Beers chronicled range from Newcastle Brown Ale (which next year will be sold without the word “ale” since promoters feel the term is old-fashioned) to such oddly named beers as Portland, Ore.’s Bridgeport Old Knucklehead, which each year has a different knucklehead on the label, always drawn from townfolks living where it’s brewed.

Some might be amazed Jackson has carved out an existence almost totally dedicated to writing about beer, breweries and brewpubs. Others who know better simply envy the 58-year-old journalist, whose work has been published in everything from Playboy to the Washington Post.

“I started work at 16 as a gofer/reporter on a small-town weekly in the North (of England) and still see myself as a hungry young reporter,” Jackson told the Reporter-News. “I later worked on metro dailies, on Fleet Street, on magazines and on television.

“In the early to mid-1970s, I started to write odd pieces about beer, and later whiskey. A decade later I realized that I was no longer writing about anything else.”

If anything, the world of fine beers is certainly more exciting than that of wine. For instance, the locally available Young’s Double Chocolate Stout uses real chocolate in the brewing process. And Mackeson’s, also available locally, was once used on ice cream at Abilene’s Green Frog Cafe, and to great success among its college-age clientele.
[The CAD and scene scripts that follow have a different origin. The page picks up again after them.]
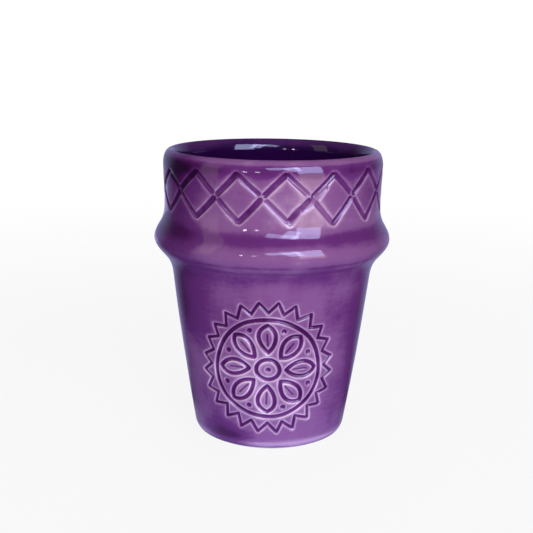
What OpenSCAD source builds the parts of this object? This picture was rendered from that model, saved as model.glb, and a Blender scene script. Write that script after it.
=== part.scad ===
// Handleless glazed cup: a tapering body on a flat foot, a bulging ring, and an upright collar.
// One fired clay body carries three coats of glaze: outside, inside, and in the recess of the foot.
// The cup stands on its foot at z = 0, its axis is Z and its front faces -Y.

/* [Cup] */
// Height of the fired clay from the table to the top of the lip
body_h = 104.6; // [98:0.2:112]
// Radius of the rounded corner between the foot's face and the body
foot_corner = 5; // [4:0.25:6]
// Diameter of the body where it leaves the foot's corner
base_d = 55.2; // [52:0.2:60]
// Diameter of the body where it begins to swell into the ring
neck_d = 71.2; // [68:0.2:74]
// Diameter across the crest of the ring
ring_d = 84.7; // [82:0.1:88]
// Diameter at the waist between the ring and the collar
waist_d = 77.1; // [75:0.1:79]
// Diameter of the collar just under the lip
mouth_d = 77.9; // [76:0.1:81]

/* [Heights and leans] */
// Height of the collar, from the waist to the top of the lip
collar_h = 18.6; // [17:0.2:21]
// Height from the crest of the ring up to the waist
ring_over_h = 12.6; // [11:0.2:14]
// Height from the neck up to the crest of the ring
ring_under_h = 13.4; // [12:0.2:15]
// Lean of the body's side just above the foot's corner, in degrees from upright
foot_lean = 9.5; // [8:0.25:11]
// Lean of the body's side at the neck, in degrees from upright
neck_lean = 6.7; // [5:0.1:8]

/* [Walls] */
// Thickness of the collar's wall, which is also the width of the lip
collar_wall = 4.2; // [3.4:0.1:5]
// Thickness of the wall at the crest of the ring
ring_wall = 5.6; // [5:0.1:6.4]
// Thickness of the wall at the neck
neck_wall = 4.3; // [3.6:0.1:5]
// Thickness of the wall just above the floor
base_wall = 5; // [4.2:0.1:6]
// Thickness of the floor
floor_t = 5; // [4:0.25:6.5]
// Radius of the corner between the floor and the wall, inside
floor_corner = 7; // [5:0.5:9]
// Height of the rounded lip above the collar
lip_h = 4.4; // [3.6:0.1:5.4]

/* [Foot] */
// Width of the flat ring that the cup stands on
foot_ring_w = 5; // [4:0.25:6]
// Depth of the recess inside the standing ring
recess_depth = 2; // [1.5:0.25:2.5]
// Width of the slope round the recess
recess_slope_w = 1.2; // [0.8:0.1:1.6]

/* [Glaze] */
// Thickness of the coat outside
outer_glaze_t = 0.4; // [0.3:0.05:0.6]
// Thickness of the coat inside
liner_glaze_t = 0.4; // [0.3:0.05:0.6]
// Thickness of the coat in the recess of the foot
base_glaze_t = 0.3; // [0.2:0.05:0.5]
// Height above the table at which the coat outside begins
glaze_line_z = 1.2; // [0.8:0.1:2]

/* [Hidden] */
// Facets of a full turn, and straight pieces in each curved stretch of the profile
$fn = 120;
curve_steps = 10;

// Radii
base_r = base_d / 2;
neck_r = neck_d / 2;
ring_r = ring_d / 2;
waist_r = waist_d / 2;
mouth_r = mouth_d / 2;
foot_out_r = base_r - foot_corner * cos(foot_lean);
foot_in_r = foot_out_r - foot_ring_w;

// Heights
base_z = foot_corner * (1 - sin(foot_lean));
lip_z = body_h - lip_h;
floor_z = recess_depth + floor_t;
floor_corner_z = floor_z + floor_corner;
waist_z = body_h - collar_h;
ring_z = waist_z - ring_over_h;
neck_z = ring_z - ring_under_h;

// Where the ring's two sides are steepest, as shares of the way to the crest in height and in
// radius, and how much steeper they are there than on average
ring_under_shares = [0.59, 0.5];
ring_over_shares = [0.62, 0.48];
ring_under_steep_share = 1.8;
ring_over_steep_share = 2;
// How far down the recess's slope its coat reaches
base_glaze_reach_share = 0.5;

// Stations of the profile: height, radius and slope
base_st = [base_z, base_r, tan(foot_lean)];
neck_st = [neck_z, neck_r, tan(neck_lean)];
crest_st = [ring_z, ring_r, 0];
waist_st = [waist_z, waist_r, 0];
mouth_st = [lip_z, mouth_r, 0];
under_st = ring_side(neck_st, crest_st, ring_under_shares, ring_under_steep_share);
over_st = ring_side(waist_st, crest_st, ring_over_shares, ring_over_steep_share);
in_mouth_st = [lip_z, mouth_r - collar_wall, 0];
in_waist_st = [waist_z, waist_r - collar_wall, 0];
in_crest_st = [ring_z, ring_r - ring_wall, 0];
in_neck_st = [neck_z, neck_r - neck_wall, tan(neck_lean)];
in_base_z = floor_corner_z - floor_corner * sin(foot_lean);
in_base_st = [in_base_z, base_r + (in_base_z - base_z) * tan(foot_lean) - base_wall, tan(foot_lean)];

// Station on one side of the ring, between a low station and the crest
function ring_side(low, crest, shares, steep) =
    let (rise = crest[0] - low[0],
         swell = crest[1] - low[1])
    [low[0] + rise * shares[0], low[1] + swell * shares[1], steep * swell / rise];

// Point [radius, height] of the smooth curve from station a to station b, at share t of the way
function curve_point(a, b, t) =
    let (run = b[0] - a[0],
         eased = t * t * (3 - 2 * t))
    [a[1] + (b[1] - a[1]) * eased + run * t * (1 - t) * (a[2] * (1 - t) - b[2] * t),
     a[0] + run * t];

// The curve through a list of stations, without its last point
function curve(stations) =
    [for (s = [0 : len(stations) - 2], i = [0 : curve_steps - 1])
        curve_point(stations[s], stations[s + 1], i / curve_steps)];

// An arc of an ellipse with its centre and half axes, from one angle to another, without its last point
function arc(centre, half, from, to) =
    [for (i = [0 : curve_steps - 1])
        let (a = from + (to - from) * i / curve_steps)
        [centre[0] + half[0] * cos(a), centre[1] + half[1] * sin(a)]];

// The foot's corner, in two stretches that meet where the glaze begins
foot_centre = [foot_out_r, foot_corner];
foot_half = [foot_corner, foot_corner];
glaze_angle = asin(glaze_line_z / foot_corner - 1);
bare_foot_pts = arc(foot_centre, foot_half, -90, glaze_angle);

// The side that is glazed, from the foot up to the top of the lip
lip_centre = [mouth_r - collar_wall / 2, lip_z];
lip_half = [collar_wall / 2, lip_h];
outside_pts = concat(
    arc(foot_centre, foot_half, glaze_angle, -foot_lean),
    curve([base_st, neck_st, under_st, crest_st, over_st, waist_st, mouth_st]),
    arc(lip_centre, lip_half, 0, 90)
);

// The side that is lined, from the top of the lip down to the middle of the floor
floor_centre = [in_base_st[1] - floor_corner * cos(foot_lean), floor_corner_z];
inside_pts = concat(
    arc(lip_centre, lip_half, 90, 180),
    curve([in_mouth_st, in_waist_st, in_crest_st, in_neck_st, in_base_st]),
    arc(floor_centre, [floor_corner, floor_corner], -foot_lean, -90),
    [[floor_centre[0], floor_z], [0, floor_z]]
);
glazed_pts = concat(outside_pts, inside_pts);
lip_top = len(outside_pts);
last = len(glazed_pts) - 1;

// Unit direction that points out of the clay at point i of an open outline
function outward(pts, i) =
    let (way = pts[min(i + 1, len(pts) - 1)] - pts[max(i - 1, 0)])
    [way[1], -way[0]] / norm(way);

// Thickness of the coat at point i: it passes from one coat to the other over the lip
function coat_t(i) =
    let (share = min(max((i - lip_top) / (2 * curve_steps) + 1 / 2, 0), 1))
    outer_glaze_t + (liner_glaze_t - outer_glaze_t) * share;

coat_pts = [for (i = [0 : last]) glazed_pts[i] + coat_t(i) * outward(glazed_pts, i)];

// Outline of the coat that lies on the glazed side from point a to point b
function coat_outline(a, b) =
    concat([for (i = [a : b]) glazed_pts[i]], [for (i = [b : -1 : a]) coat_pts[i]]);

// The recess of the foot: its roof's edge and the line where its coat ends
recess_r = foot_in_r - recess_slope_w;
recess_edge = [recess_r, recess_depth];
recess_way = [recess_slope_w, -recess_depth];
base_glaze_end = recess_edge + recess_way * base_glaze_reach_share;
recess_inward = [-recess_depth, -recess_slope_w] / norm(recess_way);
// The coat's own corner, where its roof and its slope meet
base_coat_corner = [recess_r - base_glaze_t * tan(atan2(recess_depth, recess_slope_w) / 2),
                    recess_depth - base_glaze_t];

// The fired clay: thrown body, ring, collar, lip and foot in one piece
module clay_body() {
    color("#b9a9a2")
    rotate_extrude()
        polygon(concat(
            [[0, recess_depth], recess_edge, [foot_in_r, 0]],
            bare_foot_pts,
            glazed_pts
        ));
}

// The coat outside, from just above the foot to the top of the lip
module outer_glaze() {
    color("#6d3b86")
    rotate_extrude()
        polygon(coat_outline(0, lip_top));
}

// The coat inside, from the top of the lip to the middle of the floor
module liner_glaze() {
    color("#3b1150")
    rotate_extrude()
        polygon(coat_outline(lip_top, last));
}

// The coat in the recess of the foot, clear of the table
module base_glaze() {
    color("#5b2c74")
    rotate_extrude()
        polygon([
            [0, recess_depth],
            [0, recess_depth - base_glaze_t],
            base_coat_corner,
            base_glaze_end + recess_inward * base_glaze_t,
            base_glaze_end,
            recess_edge
        ]);
}

clay_body();
outer_glaze();
liner_glaze();
base_glaze();
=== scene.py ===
"""Looks of a handleless glazed cup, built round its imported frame.

The cup is one fired clay body under three coats of glaze. Its collar carries a band of crossing
cuts and its front a rosette, both cut into the damp clay before it was glazed. Lengths are
in millimetres and become metres where a mesh is made. The front faces -Y, and an angle round the
cup is counted from there towards +X.
"""

import logging
import math
from collections.abc import Iterable, Iterator, Mapping, Sequence
from dataclasses import dataclass, field
from enum import Enum
from functools import partial

import bpy
import numpy as np
from mathutils import Euler, Matrix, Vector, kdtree


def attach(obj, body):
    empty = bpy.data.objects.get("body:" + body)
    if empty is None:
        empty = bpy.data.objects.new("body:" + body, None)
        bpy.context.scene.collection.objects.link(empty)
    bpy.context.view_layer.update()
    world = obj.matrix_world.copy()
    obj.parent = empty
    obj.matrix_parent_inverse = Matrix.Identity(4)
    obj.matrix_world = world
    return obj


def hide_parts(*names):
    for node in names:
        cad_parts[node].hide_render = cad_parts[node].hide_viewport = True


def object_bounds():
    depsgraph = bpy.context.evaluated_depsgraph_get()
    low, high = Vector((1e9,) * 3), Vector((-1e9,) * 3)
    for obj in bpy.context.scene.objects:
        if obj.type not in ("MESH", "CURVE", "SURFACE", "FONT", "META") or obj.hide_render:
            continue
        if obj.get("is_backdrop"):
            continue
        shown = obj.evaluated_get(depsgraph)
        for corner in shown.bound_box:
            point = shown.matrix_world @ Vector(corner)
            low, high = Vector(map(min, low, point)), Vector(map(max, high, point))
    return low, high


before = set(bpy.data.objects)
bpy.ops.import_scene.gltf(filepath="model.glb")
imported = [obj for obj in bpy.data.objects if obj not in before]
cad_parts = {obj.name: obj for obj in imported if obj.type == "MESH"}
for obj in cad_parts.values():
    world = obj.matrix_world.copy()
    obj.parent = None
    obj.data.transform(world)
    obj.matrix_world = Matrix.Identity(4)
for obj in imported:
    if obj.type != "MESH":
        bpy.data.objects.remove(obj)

CAD_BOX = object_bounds()
BODY = "root"
MM = 0.001
FULL_TURN = 2 * math.pi
# An edge stays sharp where its faces turn by more degrees than this
CREASE = 62.0
# A smaller radius is a point on the axis
ON_AXIS = 1e-6

# Kinds of node that come again and again, and their settings
MATH, RANGE, MIX = "ShaderNodeMath", "ShaderNodeMapRange", "ShaderNodeMix"
EASED = {"interpolation_type": "SMOOTHSTEP"}
COLOURS = {"data_type": "RGBA"}

Point = tuple[float, float, float]
# Three numbers whose meanings the class that holds them explains
Triple = tuple[float, float, float]

log = logging.getLogger("cup")


def linear(hex_colour: str) -> tuple[float, float, float, float]:
    """Turn an sRGB hex colour into linear RGB with full alpha.

    Args:
        hex_colour: A colour such as "#6d3b86".

    Returns:
        Red, green, blue and alpha.
    """
    parts = [int(hex_colour[i:i + 2], 16) / 255 for i in (1, 3, 5)]
    return (*[p / 12.92 if p <= 0.04045 else ((p + 0.055) / 1.055) ** 2.4 for p in parts], 1.0)


def fill_inputs(node: bpy.types.Node, inputs: Mapping[str | int, object] | Sequence[object]) -> None:
    """Give each input of a node a value or a link.

    Args:
        node: The node.
        inputs: Input name or number to a value, to an output socket to link from, or to a node,
            which is linked by its first output in use. A sequence fills the inputs in order.
    """
    for key, value in inputs.items() if isinstance(inputs, Mapping) else enumerate(inputs):
        if isinstance(value, bpy.types.Node):
            value = next(output for output in value.outputs if output.enabled)
        if isinstance(value, bpy.types.NodeSocket):
            node.id_data.links.new(value, node.inputs[key])
        else:
            node.inputs[key].default_value = value


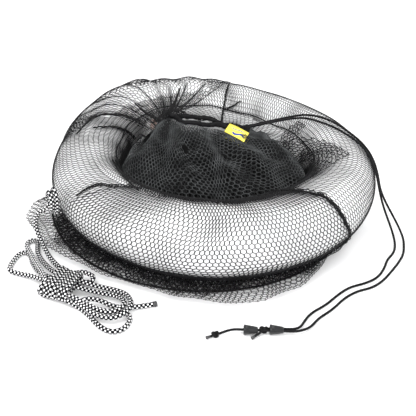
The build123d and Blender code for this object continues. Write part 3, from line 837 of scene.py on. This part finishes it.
def make_painted_shade_sheet():
    """Painted shade under the mouth net: the many layers there that no light comes through, as one near-black crumpled
    surface.
    """
    rows, columns = 70, 110
    t, s = np.meshgrid(np.linspace(0, 1, rows), np.linspace(0, 1, columns), indexing="ij")
    points = mound_surface(s.ravel(), t.ravel(), 0.0115, 2.2)
    points[:, 2] += 0.0022 * crumple(points[:, 0], points[:, 1], 0.006, 3.3)
    made = mesh_object("mound_painted_shade_sheet", points, grid_faces(rows, columns), [painted_shade_black])
    finish_piece(made, "ring")


make_painted_shade_sheet()


def neck_behind(s, t):
    """The single layer between the mouth's back edge and the ring's inner seam."""
    edge_x, edge_y = mouth_point(lerp(-4.0, 170.0, s), 0.001)
    at = lerp(-20.0, 146.0, s)
    foot = ring_point(at, 146, 0.0474)
    sag = -0.006 * np.sin(pi * t) + 0.0020 * np.sin(2 * pi * 9 * s) * (1 - t)
    x, y = lerp(edge_x, foot[:, 0], t), lerp(edge_y, foot[:, 1], t)
    return np.stack([x, y, lerp(NET_TOP_Z, foot[:, 2], t) + sag], axis=1)


neck_back = net("neck_net_back", 46, 16, neck_behind, net_black, NECK_BACK_THREAD)
finish_piece(neck_back, "ring")


def hem_line():
    angle = np.arange(0, 360, 0.75)
    x, y = mouth_point(angle)
    z = HEM_Z + 0.0022 * np.sin(np.radians(angle) * 4 + 0.6) + 0.0012 * np.sin(np.radians(angle) * 9)
    return spaced(np.stack([x, y, z], axis=1), 0.0006)


def gathered_cloth(k, j):
    puckers = 0.13 * np.sin(k * 0.55 + 1.1 * np.sin(k * 0.09)) * np.cos(2 * pi * j / 20 * 2)
    return 1 + puckers + 0.06 * np.sin(k * 0.31 + j)


hem = tube("mouth_hem_tape", hem_line(), 0.0031, 20, [tape_black], gathered_cloth, closed=True)
finish_piece(hem, "ring", ["mouth_hem", "drawstring_loop"])

# ------ the label
LABEL = mm([(26.5, -3.5, 120.0), (52.0, -17.5, 114.5), (45.5, -32.0, 107.5), (19.5, -12.0, 112.0)])


def label_point(a, b, lift, shift=(0, 0, 0)):
    """A point on the label, a across it and b down it, both from 0 to 1."""
    top = LABEL[0] * (1 - a)[:, None] + LABEL[1] * a[:, None]
    low = LABEL[3] * (1 - a)[:, None] + LABEL[2] * a[:, None]
    made = top * (1 - b)[:, None] + low * b[:, None]
    normal = unit(np.cross(LABEL[1] - LABEL[0], LABEL[0] - LABEL[3]))
    if normal[2] < 0:
        normal = -normal
    wave = 0.0022 * np.sin(pi * a) * (0.4 + 0.6 * b) + 0.0006 * np.sin(5 * a + 3 * b)
    return made + normal * (lift + wave)[:, None] + np.array(shift)


def label_sheet(name, lift, thick, shift=(0, 0, 0)):
    """A thin closed leaf of the label."""
    rows, columns = 16, 26
    down, across = np.meshgrid(np.linspace(0, 1, rows), np.linspace(0, 1, columns), indexing="ij")
    across, down = across.ravel(), down.ravel()
    count = rows * columns
    top = label_point(across, down, np.full(count, lift + thick), shift)
    low = label_point(across, down, np.full(count, lift), shift)
    faces = grid_faces(rows, columns)
    index = np.arange(count).reshape(rows, columns)
    rim = np.concatenate([index[0, :-1], index[:-1, -1], index[-1, :0:-1], index[:0:-1, 0]])
    after = np.roll(rim, -1)
    sides = np.stack([rim, after, after + count, rim + count], axis=1)
    return mesh_object(name, np.vstack([top, low]), np.vstack([faces, faces[:, ::-1] + count, sides]), [label_yellow])


label_top = label_sheet("label_leaf", 0.0012, 0.0006)
label_low = label_sheet("label_lower_leaf", -0.0052, 0.0006, (-0.001, -0.006, -0.004))
finish_piece(label_top, "ring", ["label"])
finish_piece(label_low, "ring")


def label_wave(name, start, end, height, middle, width):
    """A plain printed wave line, as a thin raised strip."""
    share = np.linspace(0, 1, 60)
    a = lerp(start, end, share)
    b = middle + height * np.sin(2 * pi * share)
    half = width * np.clip(np.sin(pi * share) * 2.5, 0.15, 1)
    rows = [label_point(a, b - half, np.full(60, 0.0019)), label_point(a, b + half, np.full(60, 0.0019)),
            label_point(a, b + half, np.full(60, 0.0017)), label_point(a, b - half, np.full(60, 0.0017))]
    made = mesh_object(name, np.vstack(rows), grid_faces(4, 60, closed_rows=True), [label_blue])
    finish_piece(made, "ring")


label_wave("label_wave_1", 0.30, 0.90, 0.11, 0.64, 0.10)
label_wave("label_wave_2", 0.16, 0.84, 0.07, 0.28, 0.035)


def stitches():
    """A row of stitches across the label's top edge."""
    down = 0.07
    parts, faces = [], []
    for n in range(14):
        a = np.array([0.04 + 0.07 * n, 0.04 + 0.07 * n + 0.04])
        ends = label_point(a, np.array([down, down]), np.full(2, 0.0021))
        way = unit(ends[1] - ends[0])
        side = unit(np.cross(way, (0, 0, 1))) * 0.00028
        over = np.cross(way, side)
        for end in ends:
            parts += [end + side, end + over, end - side, end - over]
        faces += [[8 * n + k, 8 * n + (k + 1) % 4, 8 * n + 4 + (k + 1) % 4, 8 * n + 4 + k] for k in range(4)]
    made = mesh_object("label_stitches", np.array(parts), np.array(faces), [tape_black])
    finish_piece(made, "ring")


stitches()

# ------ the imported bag
EDGE_AT = [-175, -170, -162, -150, -144, -137, -124, -110, -98, -91, -81, -73, -60, -53, -43, -34, 0, 40, 90, 140, 170]
EDGE_R = [217, 240, 250, 249, 245, 239, 231, 230, 234, 240, 246, 246, 234, 225, 211, 210, 208, 204, 206, 208, 206]
WALL_LENGTH = 0.40         # from the ring's lower seam to the floor's hem along the netting
WALL_SKEW = 1.8            # how far, in degrees, the wall's columns lean to and fro
FOLD_T = [0.0, 0.125, 0.40, 0.655, 0.87, 1.0]
FOLD_Z = [0.0116, 0.0093, 0.0080, 0.0064, 0.0047, 0.0034]


def wall_point(at, t):
    """The bag's folded wall, from the ring's lower seam (t = 0) to the hem of its floor (t = 1)."""
    seam = RING_RADIUS + np.interp((at + 180) % 360 - 180, ROUND_AT, ROUND_BY) + LOW_SEAM_AT * cos(radians(LOW_V))
    edge = np.interp(at, EDGE_AT, EDGE_R, period=360) * 0.001
    edge = edge + 0.0015 * np.sin(np.radians(at) * 17) + 0.001 * np.sin(np.radians(at) * 29 + 1)
    x, y = np.cos(np.radians(at)), np.sin(np.radians(at))
    hem_r = BASE_HEM_RADIUS + (BASE_X * x + BASE_Y * y)
    second = np.minimum(edge - 0.006, 0.198 + 0.026 * np.sin(np.radians(at) * 3.5 + 1) ** 2
                        + 0.007 * np.sin(np.radians(at) * 19) ** 2)
    inner = (2 * edge + 2 * second + hem_r - seam - 0.024 - WALL_LENGTH) / 4 + 0.006 * np.sin(np.radians(at) * 5)
    stops = [seam, edge, inner, second, inner + 0.012, hem_r]
    out = np.zeros_like(at)
    for k in range(len(FOLD_T) - 1):
        here = (t >= FOLD_T[k]) & (t <= FOLD_T[k + 1])
        share = (t - FOLD_T[k]) / (FOLD_T[k + 1] - FOLD_T[k])
        out = np.where(here, lerp(stops[k], stops[k + 1], 0.7 * share + 0.15 - 0.15 * np.cos(pi * share)), out)
    z = np.interp(t, FOLD_T, FOLD_Z) + 0.0003 * np.sin(np.radians(at) * 13 + 6 * t)
    return np.stack([out * x, out * y, z], axis=-1)


def wall(name, start, end, columns):
    def place(s, t):
        at = lerp(start, end, s) + WALL_SKEW * np.sin(2 * pi * t) + 0.6 * np.sin(2 * pi * (6 * s + t))
        return wall_point((at + 180) % 360 - 180, t)
    made = net(name, columns, 62, place, net_black, WALL_THREAD)
    blend_piece(made)
    return made


wall_pieces = [wall("bag_wall_front_left", -180, -90, 50), wall("bag_wall_front_right", -90, 0, 50),
               wall("bag_wall_back_right", 0, 90, 48), wall("bag_wall_back_left", 90, 180, 48)]
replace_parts(wall_pieces[0], "bag_wall")


def base_point(s, t):
    x, y = lerp(-0.215, 0.195, s), lerp(-0.217, 0.193, t)
    return np.stack([x, y, 0.0011 + 0.0003 * np.sin(40 * x) * np.sin(37 * y)], axis=1)


def in_base(points):
    return np.hypot(points[:, 0] - BASE_X, points[:, 1] - BASE_Y) < 0.2035


base = net("base_net", 64, 76, base_point, net_black, BASE_THREAD, keep=in_base)
finish_piece(base, "bag_base", ["base_panel"])
angle = np.radians(np.arange(0, 360, 0.4))
hem_ring = np.stack([BASE_X + BASE_HEM_RADIUS * np.cos(angle), BASE_Y + BASE_HEM_RADIUS * np.sin(angle),
                     0.00255 + 0.0002 * np.sin(angle * 23)], axis=1)
base_hem = tube("base_hem_tape", hem_ring, 0.0013, 12, [tape_black], twisted, closed=True)
finish_piece(base_hem, "bag_base", ["base_hem"])


# ------ the valve
for node in ("valve_base", "valve_plug"):
    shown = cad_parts[node]
    shown.data.materials.clear()
    shown.data.materials.append(pvc_clear)


# ------ floor and light
def make_floor():
    size = 6.0
    points = np.array([(-size, -size, 0), (-size, size, 0), (size, -size, 0), (size, size, 0)])
    floor_finish = material("floor_pale", (0.93, 0.93, 0.935), (0.95, 0.95, 0.955), (0.55, 0.65), 20, 0.02, 3, 0.3)
    floor = mesh_object("floor", points, grid_faces(2, 2), [floor_finish])


def area_light(name, place, aim, size, power):
    data = bpy.data.lights.new(name, "AREA")
    data.shape = "DISK"
    data.size = size
    data.energy = power
    lamp = bpy.data.objects.new(name, data)
    lamp.location = place
    lamp.rotation_euler = (Vector(aim) - Vector(place)).to_track_quat("-Z", "Y").to_euler()
    bpy.context.scene.collection.objects.link(lamp)


def make_light():
    world = bpy.data.worlds.new("studio")
    world.use_nodes = True
    world.node_tree.nodes["Background"].inputs["Color"].default_value = (1, 1, 1, 1)
    world.node_tree.nodes["Background"].inputs["Strength"].default_value = 1.3
    bpy.context.scene.world = world
    bpy.context.scene.view_settings.view_transform = "Standard"
    area_light("key", (-0.6, -0.7, 1.6), (0, 0, 0.03), 1.0, 15)
    area_light("front", (0.1, -1.6, 0.75), (0, 0, 0.08), 1.0, 12)
    area_light("fill", (1.2, 0.5, 1.5), (0, 0, 0.05), 1.2, 7)


make_floor()
make_light()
Recent times have given rise to beers with increasingly odd names, such as Fish Tale Mud Shark Porter or Harvey’s Tom Paine Strong Pale Ale, honoring the iconoclastic American patriot but brewed by Britons. How about MacQueen’s Nessie, which honors the Loch Ness Monster — and is not to be confused with Tomintoul Nessie’s Monster Mash, which also honors the elusive beast.

And the flippant name given by a Belgium-based brewery to its strong golden ale, Delirium Tremens — which essentially translates to “Eat, drink and be merry” — was just enough to get it banned from the U.S.

Jackson spends his existence chasing all these down. Currently, he spends half of his time on the road “and this means I am in a mess all the time.

“I have always either just returned from somewhere and am writing about a trip, or about to leave for somewhere,” he said. “A lot of the time, I am in a hotel in Alaska trying to write a story about Tasmania three trips ago for a magazine in Japan before catching an early flight to the Czech Republic.”

Jackson doesn’t expect the fascination for tasty beers to go flat anytime soon, even though he acknowledges that some small breweries have sprouted up way too quickly — and with too little attention to quality and taste.

“The growth of small breweries has run wild, but we can never go back to the old days,” he said. “Once you have developed a taste for flavorful beer, you just can’t go back.”